It is my great honour and privilege to honour Dr Melanie Price, as she leaves her leadership role as Executive Director of PoCoG, to start a new adventure in life.
Melanie and I met when she was a bright young PhD student, and I a young academic and supervisor, some 22 years ago. Melanie was working on an exciting project for her PhD, exploring the role of stress and coping in predicting breast cancer diagnosis in women who had been recalled after a suspicious breast scan. Between the recall and definitive diagnosis, women completed a stressful life event interview and psychosocial questionnaires. Melanie found that women experiencing a stressor objectively rated as highly threatening and who were without intimate emotional social support had a ninefold increase in risk of developing breast carcinoma. (Price MA et al, Cancer 2001) She went on to publish 5 important papers from this work.
The relationship forged between us during her PhD has persevered and we have continued to work together in a unique partnership that I, for one, am forever grateful for and will miss enormously! Together with other colleagues, we formed the Centre for Medical Psychology and Evidence-based Decision-making (CeMPED), at the University of Sydney, and built a large program of work in psycho-oncology at a time when little was being done in this field.
We furthered Melanie’s PhD work in a 17-year collaboration with the Kathleen Cunningham Foundation Consortium for research into Familial Breast cancer (kConFab), funded by 3 NHMRC grants. In this study, we followed 2000 women at high risk of breast cancer for 12 years, to explore in one of the first truly prospective studies using gold-standard measures, the relationship between stress, coping, social support and breast cancer diagnosis. Only recently we co-authored the main results of this study (presented at IPOS, COSA and other conferences, and currently under review for publication).

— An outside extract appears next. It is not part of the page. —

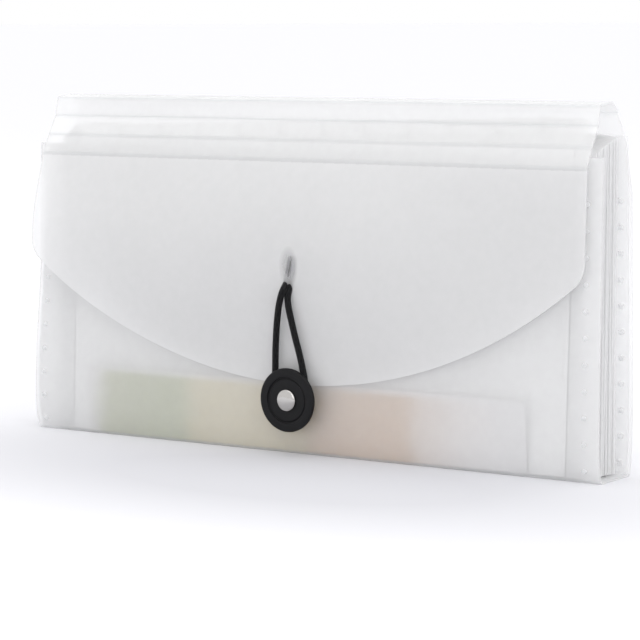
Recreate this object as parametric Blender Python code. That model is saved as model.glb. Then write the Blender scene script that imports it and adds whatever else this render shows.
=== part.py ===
"""Expanding file folder of frosted plastic sheet, standing on its bottom panel.

One creased cover sheet wraps an accordion of thirteen pockets. The cover is the back panel, the bottom
panel, the front panel, five narrow strips over the top and a long front flap with an arched lower edge.
Each panel between two creases is its own solid, because every crease bends. An elastic loop from the flap
hooks behind a riveted disc on the front panel.

Metres, +Z up. The origin is the middle of the bottom panel's underside. -Y is the front.
"""
import math

import bmesh
import bpy
from mathutils import Matrix, Vector

# Cover blank
COVER_WIDTH = 0.266
COVER_SHEET = 0.0006
BASE_DEPTH = 0.022
BACK_HEIGHT = 0.1348
BACK_BULGE = 0.0022
FRONT_DROP = 0.0158
FRONT_TOP_SETBACK = 0.002
FRONT_BULGE = 0.004
SHOULDER_INSET = 0.006
SHOULDER_HEIGHT = 0.030
CREASE_CLEARANCE = 0.0003
MID_SHARE = 0.5

# How a standing panel bulges: height along the panel, and bulge there
BULGE_HEIGHT_SHARES = (0, 0.025, 0.066, 0.124, 0.207, 0.331, 0.496, 0.661, 0.826, 1)
BULGE_SHARES = (0, 0.375, 0.70, 0.90, 1, 0.96, 0.75, 0.50, 0.26, 0)
SHOULDER_STEPS = 6

# Strips over the top, from the back: width, and lean forward from straight up when shut
BACK_BEVEL_WIDTH = 0.0063
LEVEL_TOP_SETBACK = 0.01265
FRONT_BEVEL_WIDTHS = (0.0078, 0.00885, 0.00845)
STRIP_WIDTHS = (BACK_BEVEL_WIDTH, BASE_DEPTH - LEVEL_TOP_SETBACK) + FRONT_BEVEL_WIDTHS
STRIP_LEANS_DEG = (48.7, 96.3, 168.1, 148.8, 154.0)
TOP_SIDE_INSET = 0.0055

# How far the cover bends at each crease over the top when wide open, backward
OPEN_TURNS_DEG = (20, 20, 64, 24, 24, 20)

# Front flap
FLAP_EDGE_HEIGHT = 0.0279
FLAP_BOW = 0.0072
FLAP_LENGTH_SHARES = (0, 0.06, 0.124, 0.19, 0.255, 0.346, 0.45, 0.553, 0.65, 0.748, 0.83, 0.91, 1)
FLAP_BOW_SHARES = (0, 0.20, 0.42, 0.64, 0.82, 0.97, 1, 0.90, 0.73, 0.50, 0.29, 0.11, 0)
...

With kConFab, we worked on a wide range of studies exploring psychosocial and behavioural issues in women at high risk of breast cancer, both those with BRCA1 and BRCA2 mutations and those without (e.g. Price MA et al, Breast Cancer Res & Treat 2010). Melanie sat on the kConFab executive committee for many years, bringing her expertise, wisdom and support to that important Australian registry.
Melanie and I also worked on a second large epidemiological study, following for 3 years, women diagnosed with ovarian cancer, and their partners, who were participating in the Australian Ovarian Study. This longitudinal study produced important data on the course and predictors of well-being (physical and psychological) in this population. Melanie led many of the papers emerging from this work (e.g. Price MA, et al MJA, 2010).
Melanie and I tried for a number of years to obtain infrastructure support to place our psycho-oncology work on a more solid footing. This finally culminated in the establishment of the Psycho-oncology Co-operative Research Group, an Australian clinical trials group with a national mission and focus. Nine years ago, Melanie became the Executive Director of PoCoG and in that role, has made an enormous contribution to psycho-oncology.
PoCoG was the first such trials group in the world, and has inspired a number of other similar organisations. Under Melanie’s quiet, wise and committed leadership, PoCoG has grown to have over 1600 members. It has a truly national identity, bringing together leading psycho-oncology researchers, mentoring younger researchers and building large, ambitious programs of research that will make a difference to cancer outcomes. Melanie always saw the purpose and potential of PoCoG, and in many ways sacrificed her own research career to create something larger than all of us.
Most recently, the ADAPT program of work, implementing PoCoG’s anxiety and depression clinical pathway in 12 NSW sites, owes much to Melanie’s leadership. She overcame early setbacks in funding, persevered with gaining required pilot data, co-developed a prototype of the portal that would be required to implement the pathway, co-wrote the CINSW translational program grant that is funding this work, and is contributing to the intellectual component of the research.
She has also been the driver of the most recent PoCoG program of work around managing caseness in psycho-oncology in accessible, affordable and practical ways within the community and has rallied Australian psycho-oncology health professionals and researchers to make this happen.
Melanie has created a legacy that will be not be forgotten. With over 60 publications and many grants, she has a distinguished research career. Her contribution to psycho-oncology through her leadership of PoCoG has been unique and truly significant. All of us will miss her enormously. Whatever Melanie decides to do next, we know it will be outstanding. Three cheers for Melanie!